Der Großteil der Figuren sind jedoch die möglichen Verdächtigen. Keine der Figuren tritt dabei als offensichtlich verdächtige Person auf. Stattdessen beschreibt Dicker auch bei ihnen zunächst eine Herausforderung, der sie begegnen müssen. Die meisten dieser Figuren kommen aus der New Yorker Medienwelt. Da ist z.B. ein einst großer Theater- und Literaturkritier, der gerade seinen Job verloren hat. Oder aber sein (und Stephanie Mailers) alter Chef, den seine Affäre bis in den Ruin erpresst. Und den Chef eines der größten Boulevard-Sender des Landes, dessen Tochter mittlerweile so drogenabhängig ist, dass er aus Verzweiflung mit ihr in den beschaulichen Vorort fährt. Während diese „Auswärtigen“ alle durch ihre Problemchen charaktersiert werden, erfüllen die Orpheaner jeweils eine Funktion in der Kleinstadtgemeinschaft. Es gibt den Lokalredakteur, den Bürgermeister, den Polizeichef und auch den Buchhändler. Gemeinsam schaffen sie ein überzeugendes Kleinstadtpanorama, das vor allem aus Funktionspersonen besteht und dennoch atmosphärisch überzeugend wirkt. Viele dieser Figuren bleiben aber genau wie die drei Polizisten Klischees.

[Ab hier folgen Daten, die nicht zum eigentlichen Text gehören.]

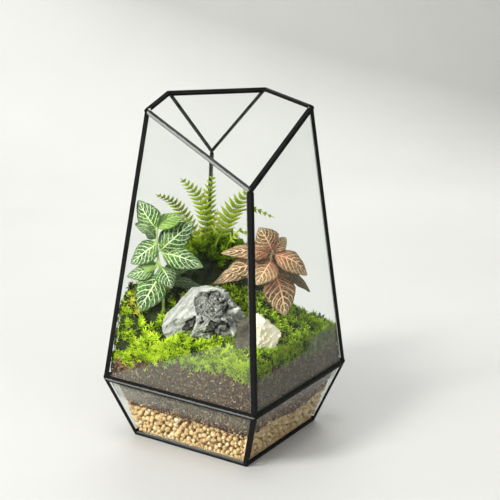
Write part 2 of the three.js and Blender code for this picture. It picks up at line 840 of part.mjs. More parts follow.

Dicker geht es aber auch gar nicht um seine Figuren. Stattdessen überrascht er den Leser immer wieder, in dem er die Krimiklischees aufgreift und sie in unvorhergesehener Art aneinanderreiht. Und das funktioniert sehr gut. Der Roman ist schnell geschrieben und er ist vor allem clever konstruiert. Alles dreht sich um ein Theaterfestival in Orphea, an dessen wichtigsten Abend 1994 die Morde stattfanden und dessen 20. Ausgabe nun ansteht. Aus unerklärlichem, aber höchst faszinierendem Grund sind die meisten Polizisten der Kleinstadt von der Theaterkunst fasziniert. Kirk Harvey, der einstige Polizeichef der Stadt, hat nach den Morden gar die Stadt verlassen, um eine Regisseurskarriere nachzugehen. Er ist die originellste Figur des Ensembles und für die längste Zeit in dem Roman der verrückte Geheimnisträger. Um ihn herum stolpern die drei Polizisten von einem Indiz zu einem anderen. Dicker gelingt es, daraus eine Achterbahnfahrt an Verdächtigungen zu stricken, das Erzähltempo immer hoch zu halten und die Spannung am Ausgang des Falles zu wahren.

„La Disparaition de Stephanie Mailer“ lässt sich dank des eingängigen Erzählstils und der fesselnden Handlung nur schwer aus der Hand legen. Der Roman ist ein überzeugender Krimi, der bekannte Elemente in einer pfiffig verschachtelten, interessanten und überraschenden Form präsentiert. Anders als in seinen vorherigen Romanen konzentriert sich Dicker jedoch weniger auf seine Hauptfiguren und jongliert stattdessen mit einem streckenweise übergewichtigen Ensemble. Doch oft haben die Figuren lediglich eine Funktion in der Schnitzeljagd der Ermittlungen oder erfüllen eine besonders emotionale Rolle. Dadurch ensteht eine Reihe, der Spannung zuträglichen Konflikte. Leider aber auch ein kleine Anzahl ärgerlicher Momente, in denen Figuren zu stark an ihrer Funktion heften bleiben oder arg unbefriedigende Enden erhalten.